OBJECTIVE
The entries below contain a line with "const stone = new" and a line with "light and floor". Quote exactly those two lines and all lines between them.
[start]
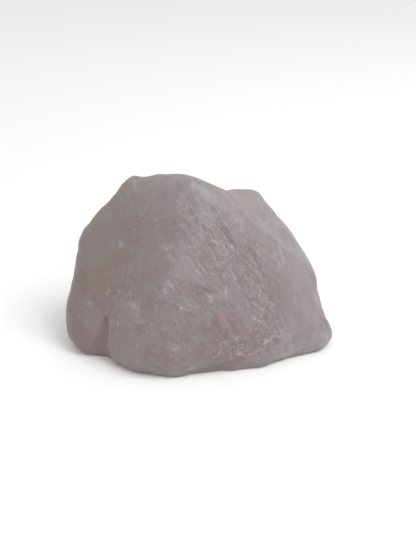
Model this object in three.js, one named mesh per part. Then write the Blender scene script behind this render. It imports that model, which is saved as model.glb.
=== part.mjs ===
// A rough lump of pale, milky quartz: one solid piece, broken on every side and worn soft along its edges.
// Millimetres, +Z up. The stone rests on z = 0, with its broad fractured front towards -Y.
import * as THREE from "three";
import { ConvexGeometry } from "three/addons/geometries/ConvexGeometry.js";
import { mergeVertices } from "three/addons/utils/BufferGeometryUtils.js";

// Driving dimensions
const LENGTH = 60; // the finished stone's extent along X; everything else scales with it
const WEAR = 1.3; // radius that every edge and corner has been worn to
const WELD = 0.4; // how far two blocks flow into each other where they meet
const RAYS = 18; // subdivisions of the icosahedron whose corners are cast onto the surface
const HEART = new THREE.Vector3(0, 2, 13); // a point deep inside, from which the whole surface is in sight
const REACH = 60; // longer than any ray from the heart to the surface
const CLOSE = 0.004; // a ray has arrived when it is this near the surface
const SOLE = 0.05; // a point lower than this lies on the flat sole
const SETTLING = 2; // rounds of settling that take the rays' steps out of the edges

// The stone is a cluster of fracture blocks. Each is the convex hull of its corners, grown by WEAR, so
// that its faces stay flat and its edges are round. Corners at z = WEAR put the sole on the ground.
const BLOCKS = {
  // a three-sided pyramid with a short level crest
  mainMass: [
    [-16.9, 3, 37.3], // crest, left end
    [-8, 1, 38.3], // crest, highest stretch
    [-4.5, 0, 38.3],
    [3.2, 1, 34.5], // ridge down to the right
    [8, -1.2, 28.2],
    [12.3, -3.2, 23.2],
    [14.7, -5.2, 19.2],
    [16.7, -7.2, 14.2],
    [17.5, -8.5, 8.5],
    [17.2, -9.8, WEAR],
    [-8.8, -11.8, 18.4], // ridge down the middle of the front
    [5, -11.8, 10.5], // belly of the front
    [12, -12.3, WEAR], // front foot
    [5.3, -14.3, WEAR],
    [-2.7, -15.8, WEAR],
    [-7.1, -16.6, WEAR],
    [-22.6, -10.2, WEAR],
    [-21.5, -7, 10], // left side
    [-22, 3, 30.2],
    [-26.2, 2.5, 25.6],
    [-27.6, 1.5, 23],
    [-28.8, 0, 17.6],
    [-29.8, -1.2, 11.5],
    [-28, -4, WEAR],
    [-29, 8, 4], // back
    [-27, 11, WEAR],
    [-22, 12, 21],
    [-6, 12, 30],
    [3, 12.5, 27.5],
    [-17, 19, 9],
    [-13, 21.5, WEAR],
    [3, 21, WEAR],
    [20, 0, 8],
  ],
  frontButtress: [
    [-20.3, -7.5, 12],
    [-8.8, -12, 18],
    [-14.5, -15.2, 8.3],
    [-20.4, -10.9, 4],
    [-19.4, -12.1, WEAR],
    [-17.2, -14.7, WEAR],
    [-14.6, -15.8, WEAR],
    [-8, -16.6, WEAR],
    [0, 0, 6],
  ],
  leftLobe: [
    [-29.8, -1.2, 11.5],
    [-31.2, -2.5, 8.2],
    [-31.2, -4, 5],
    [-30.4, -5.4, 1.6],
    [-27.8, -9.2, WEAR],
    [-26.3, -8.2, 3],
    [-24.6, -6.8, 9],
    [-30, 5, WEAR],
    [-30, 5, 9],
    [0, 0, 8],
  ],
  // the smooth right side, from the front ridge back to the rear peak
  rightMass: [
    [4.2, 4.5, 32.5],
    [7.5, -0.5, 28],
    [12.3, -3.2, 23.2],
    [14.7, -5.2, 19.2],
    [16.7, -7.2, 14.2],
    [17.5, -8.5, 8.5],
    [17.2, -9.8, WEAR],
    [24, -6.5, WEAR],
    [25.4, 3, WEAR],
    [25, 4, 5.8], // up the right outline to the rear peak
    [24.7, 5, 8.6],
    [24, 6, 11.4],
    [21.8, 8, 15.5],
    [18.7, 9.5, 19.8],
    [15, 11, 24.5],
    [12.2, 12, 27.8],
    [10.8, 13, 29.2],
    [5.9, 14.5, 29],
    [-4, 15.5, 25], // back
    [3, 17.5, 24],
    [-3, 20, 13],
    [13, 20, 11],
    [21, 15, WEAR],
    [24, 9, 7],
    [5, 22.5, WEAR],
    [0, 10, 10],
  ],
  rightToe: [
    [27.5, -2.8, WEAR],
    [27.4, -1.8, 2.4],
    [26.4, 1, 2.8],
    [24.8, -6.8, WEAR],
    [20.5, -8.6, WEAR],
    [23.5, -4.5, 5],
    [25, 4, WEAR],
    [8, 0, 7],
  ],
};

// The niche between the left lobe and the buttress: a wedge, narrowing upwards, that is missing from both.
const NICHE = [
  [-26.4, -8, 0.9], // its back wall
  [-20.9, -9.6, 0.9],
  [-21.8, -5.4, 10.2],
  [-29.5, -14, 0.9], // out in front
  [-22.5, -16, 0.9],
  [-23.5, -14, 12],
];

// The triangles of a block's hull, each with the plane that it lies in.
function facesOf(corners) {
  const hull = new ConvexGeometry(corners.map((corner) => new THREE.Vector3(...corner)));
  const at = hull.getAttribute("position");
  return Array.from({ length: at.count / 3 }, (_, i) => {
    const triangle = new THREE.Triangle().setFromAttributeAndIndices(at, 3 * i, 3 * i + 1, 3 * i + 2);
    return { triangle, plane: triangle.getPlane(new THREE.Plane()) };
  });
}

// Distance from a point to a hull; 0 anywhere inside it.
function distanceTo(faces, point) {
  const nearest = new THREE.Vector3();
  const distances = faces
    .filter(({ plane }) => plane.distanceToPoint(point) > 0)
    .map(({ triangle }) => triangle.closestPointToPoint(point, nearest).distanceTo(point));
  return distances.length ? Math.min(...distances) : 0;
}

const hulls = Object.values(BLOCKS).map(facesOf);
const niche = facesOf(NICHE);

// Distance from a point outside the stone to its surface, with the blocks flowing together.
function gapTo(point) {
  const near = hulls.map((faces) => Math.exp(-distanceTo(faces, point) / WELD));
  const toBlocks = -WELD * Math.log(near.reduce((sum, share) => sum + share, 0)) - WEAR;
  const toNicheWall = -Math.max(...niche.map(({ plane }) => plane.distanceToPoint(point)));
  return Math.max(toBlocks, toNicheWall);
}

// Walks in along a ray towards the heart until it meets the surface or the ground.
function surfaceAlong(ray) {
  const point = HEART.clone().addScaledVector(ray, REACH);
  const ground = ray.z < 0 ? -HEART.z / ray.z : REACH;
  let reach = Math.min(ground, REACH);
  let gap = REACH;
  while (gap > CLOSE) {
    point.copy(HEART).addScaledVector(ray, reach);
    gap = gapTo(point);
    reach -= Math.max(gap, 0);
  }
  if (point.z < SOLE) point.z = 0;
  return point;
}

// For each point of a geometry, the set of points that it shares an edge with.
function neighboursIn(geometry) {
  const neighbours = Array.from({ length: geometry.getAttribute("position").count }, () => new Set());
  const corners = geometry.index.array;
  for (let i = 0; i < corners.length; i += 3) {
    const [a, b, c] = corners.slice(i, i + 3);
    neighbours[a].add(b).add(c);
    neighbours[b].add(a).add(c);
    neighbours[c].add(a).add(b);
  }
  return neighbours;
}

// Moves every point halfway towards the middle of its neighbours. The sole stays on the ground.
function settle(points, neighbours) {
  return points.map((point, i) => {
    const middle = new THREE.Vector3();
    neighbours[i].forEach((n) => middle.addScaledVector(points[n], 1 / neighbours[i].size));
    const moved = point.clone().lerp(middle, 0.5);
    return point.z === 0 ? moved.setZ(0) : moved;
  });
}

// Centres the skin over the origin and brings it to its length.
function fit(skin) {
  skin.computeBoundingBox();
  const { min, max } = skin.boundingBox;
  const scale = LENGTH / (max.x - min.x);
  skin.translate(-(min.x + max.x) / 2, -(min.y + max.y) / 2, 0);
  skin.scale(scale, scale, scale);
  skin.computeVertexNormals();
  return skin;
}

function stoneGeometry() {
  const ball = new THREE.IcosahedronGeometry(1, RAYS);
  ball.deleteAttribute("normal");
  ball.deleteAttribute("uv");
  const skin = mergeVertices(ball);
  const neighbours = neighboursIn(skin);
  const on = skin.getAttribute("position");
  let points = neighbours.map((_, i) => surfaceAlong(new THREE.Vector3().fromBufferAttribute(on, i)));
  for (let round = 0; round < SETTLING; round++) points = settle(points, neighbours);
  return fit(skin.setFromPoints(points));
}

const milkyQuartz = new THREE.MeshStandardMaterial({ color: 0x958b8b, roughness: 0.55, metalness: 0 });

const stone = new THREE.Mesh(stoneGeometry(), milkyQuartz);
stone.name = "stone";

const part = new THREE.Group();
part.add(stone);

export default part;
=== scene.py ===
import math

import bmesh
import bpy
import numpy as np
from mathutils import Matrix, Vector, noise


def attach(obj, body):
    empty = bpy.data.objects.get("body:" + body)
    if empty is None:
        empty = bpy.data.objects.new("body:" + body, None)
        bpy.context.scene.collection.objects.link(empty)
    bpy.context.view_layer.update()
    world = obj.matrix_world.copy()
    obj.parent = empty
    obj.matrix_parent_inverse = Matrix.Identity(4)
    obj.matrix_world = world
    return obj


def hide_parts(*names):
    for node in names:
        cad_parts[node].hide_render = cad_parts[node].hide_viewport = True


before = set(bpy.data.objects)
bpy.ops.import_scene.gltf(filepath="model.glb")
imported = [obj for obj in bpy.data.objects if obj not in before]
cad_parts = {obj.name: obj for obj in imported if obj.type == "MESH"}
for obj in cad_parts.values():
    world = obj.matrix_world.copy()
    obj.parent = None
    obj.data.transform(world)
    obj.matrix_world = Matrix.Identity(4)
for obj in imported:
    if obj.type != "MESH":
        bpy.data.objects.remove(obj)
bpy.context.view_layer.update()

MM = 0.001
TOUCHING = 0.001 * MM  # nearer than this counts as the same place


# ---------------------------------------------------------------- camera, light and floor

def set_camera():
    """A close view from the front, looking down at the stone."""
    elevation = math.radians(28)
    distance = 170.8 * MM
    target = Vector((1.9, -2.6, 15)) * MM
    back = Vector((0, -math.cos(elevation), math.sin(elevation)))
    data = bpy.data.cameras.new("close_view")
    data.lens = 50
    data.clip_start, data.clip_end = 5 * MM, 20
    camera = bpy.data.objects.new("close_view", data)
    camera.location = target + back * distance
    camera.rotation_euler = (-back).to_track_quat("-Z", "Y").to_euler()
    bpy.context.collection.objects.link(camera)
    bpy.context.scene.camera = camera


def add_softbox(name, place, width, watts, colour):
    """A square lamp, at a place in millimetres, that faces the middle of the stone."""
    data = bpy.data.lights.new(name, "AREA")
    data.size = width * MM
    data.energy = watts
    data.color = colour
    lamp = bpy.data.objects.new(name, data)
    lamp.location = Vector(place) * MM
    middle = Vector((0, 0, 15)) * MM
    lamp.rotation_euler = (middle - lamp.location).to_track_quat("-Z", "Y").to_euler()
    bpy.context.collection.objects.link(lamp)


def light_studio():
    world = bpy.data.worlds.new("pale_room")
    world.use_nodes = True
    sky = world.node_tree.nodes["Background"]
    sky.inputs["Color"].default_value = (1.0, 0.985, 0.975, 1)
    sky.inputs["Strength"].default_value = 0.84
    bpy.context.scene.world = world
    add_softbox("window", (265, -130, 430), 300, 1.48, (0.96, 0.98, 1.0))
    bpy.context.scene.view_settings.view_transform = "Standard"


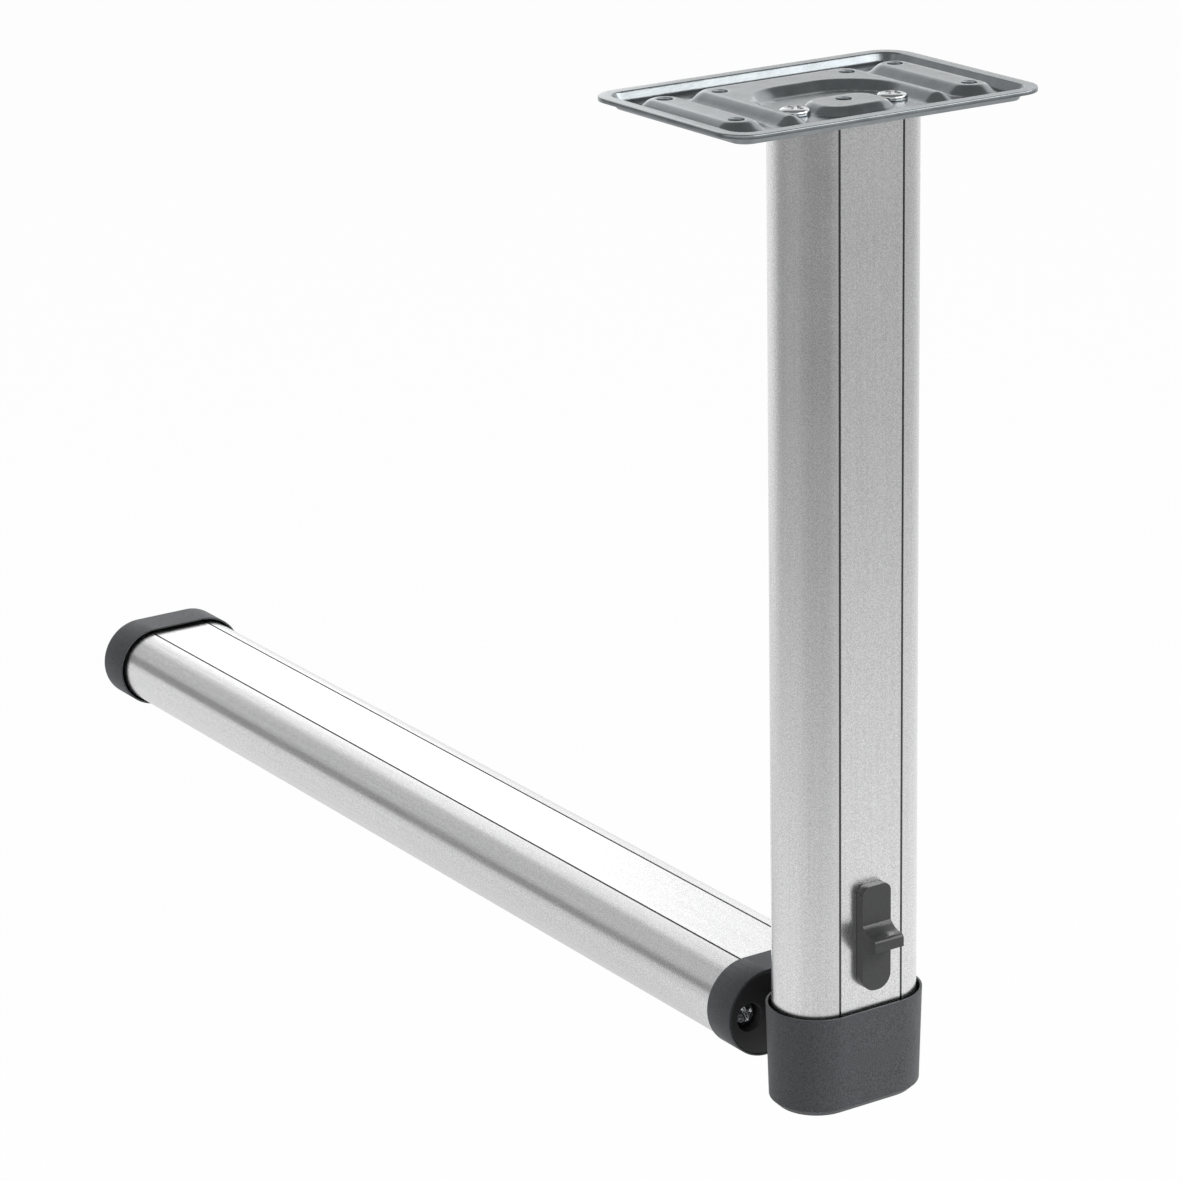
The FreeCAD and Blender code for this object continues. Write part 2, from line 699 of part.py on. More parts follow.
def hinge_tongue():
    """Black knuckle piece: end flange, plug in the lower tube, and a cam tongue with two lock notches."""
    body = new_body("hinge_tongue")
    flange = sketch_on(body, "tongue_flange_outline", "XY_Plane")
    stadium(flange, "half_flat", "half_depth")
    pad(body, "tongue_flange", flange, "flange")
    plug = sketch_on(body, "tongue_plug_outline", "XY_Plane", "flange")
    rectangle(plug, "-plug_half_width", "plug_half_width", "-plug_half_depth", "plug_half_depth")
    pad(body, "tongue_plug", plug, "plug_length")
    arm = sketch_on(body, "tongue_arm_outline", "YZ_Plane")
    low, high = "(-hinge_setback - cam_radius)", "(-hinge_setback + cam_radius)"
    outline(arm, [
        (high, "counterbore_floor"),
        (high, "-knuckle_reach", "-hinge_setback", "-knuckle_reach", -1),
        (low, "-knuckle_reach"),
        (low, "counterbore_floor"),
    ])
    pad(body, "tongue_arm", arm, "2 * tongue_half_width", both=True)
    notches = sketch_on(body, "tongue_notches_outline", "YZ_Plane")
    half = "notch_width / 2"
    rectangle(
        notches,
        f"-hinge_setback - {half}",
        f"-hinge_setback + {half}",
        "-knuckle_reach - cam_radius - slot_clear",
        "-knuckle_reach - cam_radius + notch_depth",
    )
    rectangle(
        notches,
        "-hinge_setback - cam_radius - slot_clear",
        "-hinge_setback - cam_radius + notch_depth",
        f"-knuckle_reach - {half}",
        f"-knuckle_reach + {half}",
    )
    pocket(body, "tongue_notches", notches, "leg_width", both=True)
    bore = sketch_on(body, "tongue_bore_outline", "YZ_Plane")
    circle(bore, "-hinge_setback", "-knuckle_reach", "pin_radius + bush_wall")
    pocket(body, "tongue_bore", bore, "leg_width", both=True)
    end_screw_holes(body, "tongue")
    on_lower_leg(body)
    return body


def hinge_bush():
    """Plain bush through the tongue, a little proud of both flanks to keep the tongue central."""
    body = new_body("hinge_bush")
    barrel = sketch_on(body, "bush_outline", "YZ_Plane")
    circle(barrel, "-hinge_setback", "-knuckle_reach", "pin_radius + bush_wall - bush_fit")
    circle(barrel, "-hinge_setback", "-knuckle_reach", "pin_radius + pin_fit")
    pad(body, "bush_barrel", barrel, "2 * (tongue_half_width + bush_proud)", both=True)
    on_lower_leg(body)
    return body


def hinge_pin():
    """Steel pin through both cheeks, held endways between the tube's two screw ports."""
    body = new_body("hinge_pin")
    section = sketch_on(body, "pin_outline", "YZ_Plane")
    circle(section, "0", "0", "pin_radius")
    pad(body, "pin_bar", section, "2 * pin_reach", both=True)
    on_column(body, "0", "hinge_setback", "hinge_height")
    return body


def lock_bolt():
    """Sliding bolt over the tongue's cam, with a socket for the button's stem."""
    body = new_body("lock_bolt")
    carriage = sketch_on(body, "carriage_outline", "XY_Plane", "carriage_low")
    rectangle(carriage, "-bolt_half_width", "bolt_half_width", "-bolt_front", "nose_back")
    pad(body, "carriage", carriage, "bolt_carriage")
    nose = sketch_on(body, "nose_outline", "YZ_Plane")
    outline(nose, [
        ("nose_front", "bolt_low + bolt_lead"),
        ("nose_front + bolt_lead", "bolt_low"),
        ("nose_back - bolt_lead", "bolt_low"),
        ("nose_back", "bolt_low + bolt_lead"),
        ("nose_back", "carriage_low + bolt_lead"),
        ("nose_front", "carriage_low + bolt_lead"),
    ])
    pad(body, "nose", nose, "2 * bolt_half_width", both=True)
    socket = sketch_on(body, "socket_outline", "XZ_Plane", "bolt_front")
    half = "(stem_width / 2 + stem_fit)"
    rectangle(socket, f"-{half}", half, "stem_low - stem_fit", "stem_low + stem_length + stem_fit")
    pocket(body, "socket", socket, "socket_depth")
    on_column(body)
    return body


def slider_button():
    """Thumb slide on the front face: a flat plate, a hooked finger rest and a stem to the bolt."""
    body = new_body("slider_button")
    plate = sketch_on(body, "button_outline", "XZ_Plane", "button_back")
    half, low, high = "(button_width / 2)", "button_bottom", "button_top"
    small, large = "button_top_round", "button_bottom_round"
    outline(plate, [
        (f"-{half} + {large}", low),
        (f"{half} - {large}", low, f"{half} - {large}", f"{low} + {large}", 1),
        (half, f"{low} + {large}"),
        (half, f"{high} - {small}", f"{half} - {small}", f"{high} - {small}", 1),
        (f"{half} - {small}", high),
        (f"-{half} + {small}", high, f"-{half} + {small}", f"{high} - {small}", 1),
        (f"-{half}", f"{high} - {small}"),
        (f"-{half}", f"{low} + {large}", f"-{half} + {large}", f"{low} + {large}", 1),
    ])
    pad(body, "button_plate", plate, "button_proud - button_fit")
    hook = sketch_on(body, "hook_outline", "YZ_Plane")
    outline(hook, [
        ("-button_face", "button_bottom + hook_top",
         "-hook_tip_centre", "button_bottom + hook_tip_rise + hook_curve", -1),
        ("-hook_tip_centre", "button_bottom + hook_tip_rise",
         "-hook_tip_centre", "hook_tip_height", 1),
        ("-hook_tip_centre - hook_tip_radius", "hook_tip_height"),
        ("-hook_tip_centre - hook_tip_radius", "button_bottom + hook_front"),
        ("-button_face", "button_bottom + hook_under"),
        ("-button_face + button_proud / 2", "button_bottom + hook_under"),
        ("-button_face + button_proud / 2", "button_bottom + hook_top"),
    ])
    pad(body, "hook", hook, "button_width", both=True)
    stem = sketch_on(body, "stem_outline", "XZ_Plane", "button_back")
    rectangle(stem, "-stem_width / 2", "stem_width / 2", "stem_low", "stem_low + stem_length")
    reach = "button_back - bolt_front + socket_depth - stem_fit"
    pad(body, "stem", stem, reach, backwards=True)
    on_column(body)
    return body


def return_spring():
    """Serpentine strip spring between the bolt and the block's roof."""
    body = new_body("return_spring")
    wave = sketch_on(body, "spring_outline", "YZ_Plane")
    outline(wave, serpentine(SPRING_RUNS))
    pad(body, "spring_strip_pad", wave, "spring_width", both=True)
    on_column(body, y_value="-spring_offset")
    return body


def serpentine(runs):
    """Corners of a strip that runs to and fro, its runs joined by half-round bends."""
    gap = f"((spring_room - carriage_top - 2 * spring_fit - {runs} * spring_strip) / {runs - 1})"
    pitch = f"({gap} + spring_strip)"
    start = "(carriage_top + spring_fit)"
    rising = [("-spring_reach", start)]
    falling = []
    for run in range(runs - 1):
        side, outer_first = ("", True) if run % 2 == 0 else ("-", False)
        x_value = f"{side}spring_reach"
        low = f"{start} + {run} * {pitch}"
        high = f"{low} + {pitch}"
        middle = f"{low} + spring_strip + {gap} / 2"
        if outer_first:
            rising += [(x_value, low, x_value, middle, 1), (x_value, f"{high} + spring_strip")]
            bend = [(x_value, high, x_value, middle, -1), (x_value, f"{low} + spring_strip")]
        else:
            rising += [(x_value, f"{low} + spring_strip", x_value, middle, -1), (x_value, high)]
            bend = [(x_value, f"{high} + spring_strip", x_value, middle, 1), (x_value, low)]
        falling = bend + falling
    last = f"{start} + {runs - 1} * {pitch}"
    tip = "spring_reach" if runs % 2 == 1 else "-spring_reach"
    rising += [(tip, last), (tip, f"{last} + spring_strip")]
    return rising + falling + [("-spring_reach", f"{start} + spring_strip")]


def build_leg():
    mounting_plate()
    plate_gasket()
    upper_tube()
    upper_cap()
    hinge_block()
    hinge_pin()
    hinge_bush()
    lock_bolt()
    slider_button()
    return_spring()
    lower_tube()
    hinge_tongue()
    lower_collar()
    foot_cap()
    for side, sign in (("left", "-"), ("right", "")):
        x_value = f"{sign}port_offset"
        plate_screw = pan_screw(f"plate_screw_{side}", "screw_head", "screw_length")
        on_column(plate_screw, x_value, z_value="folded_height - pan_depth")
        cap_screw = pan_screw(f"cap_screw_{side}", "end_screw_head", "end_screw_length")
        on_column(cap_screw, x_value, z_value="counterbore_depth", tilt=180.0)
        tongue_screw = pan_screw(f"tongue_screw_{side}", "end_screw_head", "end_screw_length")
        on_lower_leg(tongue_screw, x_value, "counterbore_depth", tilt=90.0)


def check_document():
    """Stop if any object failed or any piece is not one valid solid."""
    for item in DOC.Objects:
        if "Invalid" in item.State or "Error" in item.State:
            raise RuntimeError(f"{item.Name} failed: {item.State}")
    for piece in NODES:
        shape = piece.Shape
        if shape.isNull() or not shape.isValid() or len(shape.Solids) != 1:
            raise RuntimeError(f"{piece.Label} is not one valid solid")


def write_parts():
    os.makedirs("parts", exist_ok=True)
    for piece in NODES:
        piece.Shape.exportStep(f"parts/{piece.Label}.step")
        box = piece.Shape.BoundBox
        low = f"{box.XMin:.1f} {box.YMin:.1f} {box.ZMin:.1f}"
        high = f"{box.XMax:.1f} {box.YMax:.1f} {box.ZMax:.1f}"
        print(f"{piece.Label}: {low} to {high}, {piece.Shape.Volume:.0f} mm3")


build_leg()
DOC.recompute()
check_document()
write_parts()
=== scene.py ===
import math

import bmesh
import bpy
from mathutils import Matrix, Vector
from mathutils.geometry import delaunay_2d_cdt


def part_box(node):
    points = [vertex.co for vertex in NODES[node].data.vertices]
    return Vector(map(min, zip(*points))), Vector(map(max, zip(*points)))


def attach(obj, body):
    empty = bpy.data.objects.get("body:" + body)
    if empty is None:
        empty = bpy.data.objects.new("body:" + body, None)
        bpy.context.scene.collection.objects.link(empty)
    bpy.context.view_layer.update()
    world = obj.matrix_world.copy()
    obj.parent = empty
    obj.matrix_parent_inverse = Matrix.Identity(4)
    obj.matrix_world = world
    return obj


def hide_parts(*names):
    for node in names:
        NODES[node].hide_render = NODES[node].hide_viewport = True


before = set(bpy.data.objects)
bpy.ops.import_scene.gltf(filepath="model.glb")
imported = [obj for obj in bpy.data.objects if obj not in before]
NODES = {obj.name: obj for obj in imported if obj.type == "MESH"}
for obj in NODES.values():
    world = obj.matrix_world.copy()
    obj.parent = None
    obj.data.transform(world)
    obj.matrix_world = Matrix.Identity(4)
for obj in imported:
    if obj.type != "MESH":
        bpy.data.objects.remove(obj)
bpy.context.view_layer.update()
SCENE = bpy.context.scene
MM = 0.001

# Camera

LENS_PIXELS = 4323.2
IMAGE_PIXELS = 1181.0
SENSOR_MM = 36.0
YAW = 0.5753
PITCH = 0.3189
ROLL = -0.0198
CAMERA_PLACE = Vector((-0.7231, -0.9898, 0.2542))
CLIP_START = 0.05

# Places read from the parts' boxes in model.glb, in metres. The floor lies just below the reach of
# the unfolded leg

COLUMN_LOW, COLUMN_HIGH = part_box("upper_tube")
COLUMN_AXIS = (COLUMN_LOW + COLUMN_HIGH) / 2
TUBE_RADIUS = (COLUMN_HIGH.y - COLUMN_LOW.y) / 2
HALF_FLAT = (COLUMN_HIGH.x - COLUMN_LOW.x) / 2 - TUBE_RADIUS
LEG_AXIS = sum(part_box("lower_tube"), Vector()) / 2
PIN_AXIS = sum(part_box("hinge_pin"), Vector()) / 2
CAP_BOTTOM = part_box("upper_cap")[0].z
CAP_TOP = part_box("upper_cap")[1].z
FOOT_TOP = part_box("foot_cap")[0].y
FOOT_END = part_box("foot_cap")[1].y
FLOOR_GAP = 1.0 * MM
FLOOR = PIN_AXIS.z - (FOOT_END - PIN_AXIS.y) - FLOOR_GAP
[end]
RESPONSE TO THE TASK
const stone = new THREE.Mesh(stoneGeometry(), milkyQuartz);
stone.name = "stone";

const part = new THREE.Group();
part.add(stone);

export default part;
=== scene.py ===
import math

import bmesh
import bpy
import numpy as np
from mathutils import Matrix, Vector, noise


def attach(obj, body):
    empty = bpy.data.objects.get("body:" + body)
    if empty is None:
        empty = bpy.data.objects.new("body:" + body, None)
        bpy.context.scene.collection.objects.link(empty)
    bpy.context.view_layer.update()
    world = obj.matrix_world.copy()
    obj.parent = empty
    obj.matrix_parent_inverse = Matrix.Identity(4)
    obj.matrix_world = world
    return obj


def hide_parts(*names):
    for node in names:
        cad_parts[node].hide_render = cad_parts[node].hide_viewport = True


before = set(bpy.data.objects)
bpy.ops.import_scene.gltf(filepath="model.glb")
imported = [obj for obj in bpy.data.objects if obj not in before]
cad_parts = {obj.name: obj for obj in imported if obj.type == "MESH"}
for obj in cad_parts.values():
    world = obj.matrix_world.copy()
    obj.parent = None
    obj.data.transform(world)
    obj.matrix_world = Matrix.Identity(4)
for obj in imported:
    if obj.type != "MESH":
        bpy.data.objects.remove(obj)
bpy.context.view_layer.update()

MM = 0.001
TOUCHING = 0.001 * MM  # nearer than this counts as the same place


# ---------------------------------------------------------------- camera, light and floor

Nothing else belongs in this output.